Pia Jeanne Hinckle, 31, is managing editor of San Francisco Bay Guardian, one of the country's oldest independent alternative weeklies. After graduating from Sarah Lawrence College, where she concentrated her studies on Italian, environmental science and economics, she lived in Rome and reported for the Associated Press and Newsweek. She returned to her native San Francisco in 1992 to help her father start a new literary and political journal called Argonaut. She joined the Guardian in 1993 and during her three-year tenure there the weekly has grown from an average of 90 pages an issue to more than 120 pages.

Faith Keenan, 34, is based in Hong Kong as media and marketing correspondent for Far Eastern Economic Review, published by Dow Jones & Co. Upon graduating from Georgetown University School of Foreign Service in 1983, she went to the Philippines to work for six months at the Refugee Processing Center and then worked briefly as editorial assistant for Congressional Quarterly. She went back to school, earning a Master's in International Affairs from Columbia in 1986. She then spent seven years as a reporter for Hearst Newspapers, and one year launching a fortnightly news magazine covering advertising, marketing and media in Asia. In 1994 she joined Far Eastern Economic Review and was deputy business editor before returning to reporting.

Iraki Peter M. Kibiriti, 34, acting business editor of The Weekly Review, Kenya's oldest news magazine. He took his first journalism job in 1986 as an economic writer for News Publishers Ltd. where his journalistic debut was an investigative piece on Kenya's banking industry. He later wrote for Development Horizons and Industrial Review. On the basis of several articles he wrote on the collapse of communism, he was nominated in 1991 by the German government to represent the Kenya media at a three-week international conference in Bonn. He is a graduate of the University of Nairobi.

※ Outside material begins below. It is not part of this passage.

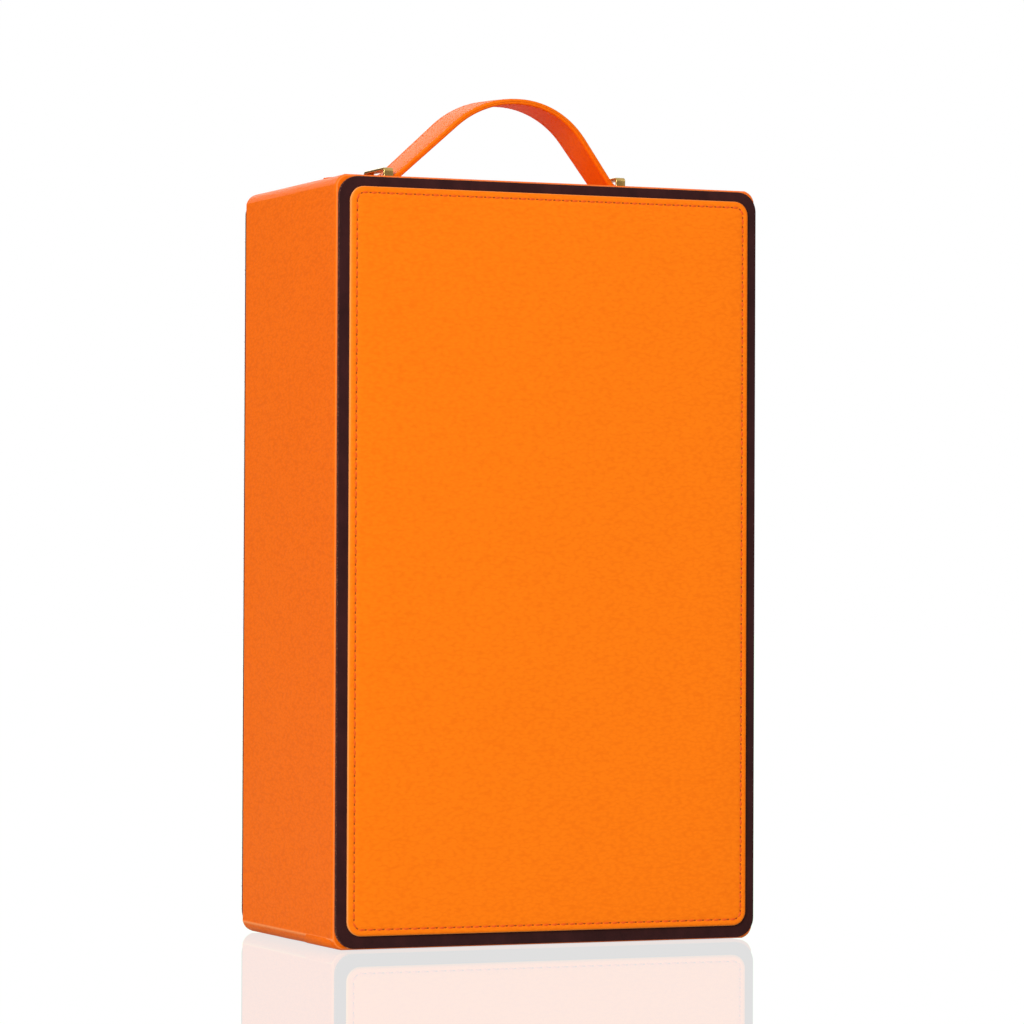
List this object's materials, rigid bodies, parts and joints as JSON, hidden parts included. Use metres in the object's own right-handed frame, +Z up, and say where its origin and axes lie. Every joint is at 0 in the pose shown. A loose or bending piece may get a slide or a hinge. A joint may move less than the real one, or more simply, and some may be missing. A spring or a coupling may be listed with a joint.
{
  "type": "wine case",
  "caption": "Upright leather-covered case for wine bottles, with a hinged front door, padded bottle beds, neck rests and a strap handle.",
  "frame": {"origin": "middle of the case's footprint, at the underside of its base pad", "axes": "+Z up, +Y towards the back, so the door faces -Y; +X to the right of someone who faces the door"},
  "size_m": [0.2224, 0.137, 0.4164],
  "materials": {
    "wrap_leather": "pebbled orange imitation leather, satin",
    "panel_leather": "pebbled orange imitation leather, satin, with a stitched border",
    "strap_leather": "smooth orange imitation leather, satin",
    "dark_suede": "dark brown suede board, matt",
    "lining_suede": "brown suede cloth, matt",
    "base_felt": "thin dark felt",
    "fibreboard": "plain fibreboard",
    "brass": "polished and lacquered",
    "steel": "nickel plated",
    "stiffener": "plain bonded strip"
  },
  "bodies": {
    "case": {"body_wrap": "wrap_leather", "back_panel": "panel_leather", "back_board": "dark_suede", "left_lining": "lining_suede", "right_lining": "lining_suede", "top_lining": "lining_suede", "bottom_lining": "lining_suede", "back_lining": "lining_suede", "bay_divider": "lining_suede", "left_bottle_bed": "lining_suede", "right_bottle_bed": "lining_suede", "left_neck_rest": "lining_suede", "right_neck_rest": "lining_suede", "base_pad": "base_felt", "left_wall": "fibreboard", "right_wall": "fibreboard", "top_wall": "fibreboard", "bottom_wall": "fibreboard", "back_core": "fibreboard", "left_loop": "brass", "right_loop": "brass", "upper_hinge_case_leaf": "brass", "lower_hinge_case_leaf": "brass", "hinge_pins": "brass", "hinge_screws": "brass", "loop_plates": "steel", "closing_magnets": "steel"},
    "door": {"door_board": "dark_suede", "door_panel": "panel_leather", "door_lining": "lining_suede", "left_neck_pad": "lining_suede", "right_neck_pad": "lining_suede", "upper_hinge_door_leaf": "brass", "lower_hinge_door_leaf": "brass", "hinge_rivets": "brass", "strike_discs": "steel"},
    "handle": {"handle_outer": "strap_leather", "handle_core": "stiffener", "handle_lining": "strap_leather"}
  },
  "joints": [
    {"name": "door_hinge", "type": "hinge", "parent": "case", "child": "door", "pos_m": [0.11065, -0.0633, 0.185], "axis": [0, 0, 1], "range_deg": [0, 180]},
    {"name": "handle_lift", "type": "slide", "parent": "case", "child": "handle", "axis": [0, 0, 1], "range_m": [0, 0.0008]}
  ]
}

Phillip Longman, 40, senior editor of Florida Trend, a monthly business magazine based in St. Petersburg, received the Gerald Loeb Award in 1995 and first place award for magazines from Investigative Reporters & Editors in 1990. A graduate of Oberlin College, his first journalism job was as a senior editor at New Jersey Monthly. The author of two books (Born to Pay: The New Politics of Aging in America in 1987 and The Return of Thrift in 1996), he also worked for one year as legislative assistant for U.S. Representative Kenneth MacKay.

John J. Oslund, 43, assistant business editor of the Star Tribune of Minneapolis, joined the newspaper as a copy editor in 1977 and worked as a reporter covering science, energy, the environment, medicine, transportation and international trade. In 1992-93, he led the newspaper's coverage of Northwest Airlines' financial crisis, and in 1994 he assumed his current duties as staff writer responsible for coverage of technology, innovation and management for the business group. He has a B.A. in journalism from the University of Minnesota.

Anne Tergesen, 31, reporter on the business staff of The Record of Hackensack, N.J., took her first reporting job in 1989 covering U.S. and European firms out of Tokyo for The Japan Times, Japan's leading English-language daily newspaper. After returning to New York in 1990, she worked for NHK, Japan's largest television network, reporting off-camera on business and financial news. Before joining The Record in 1993 she worked for a year as a reporter for The Philadelphia Inquirer. She graduated with honors from Princeton University.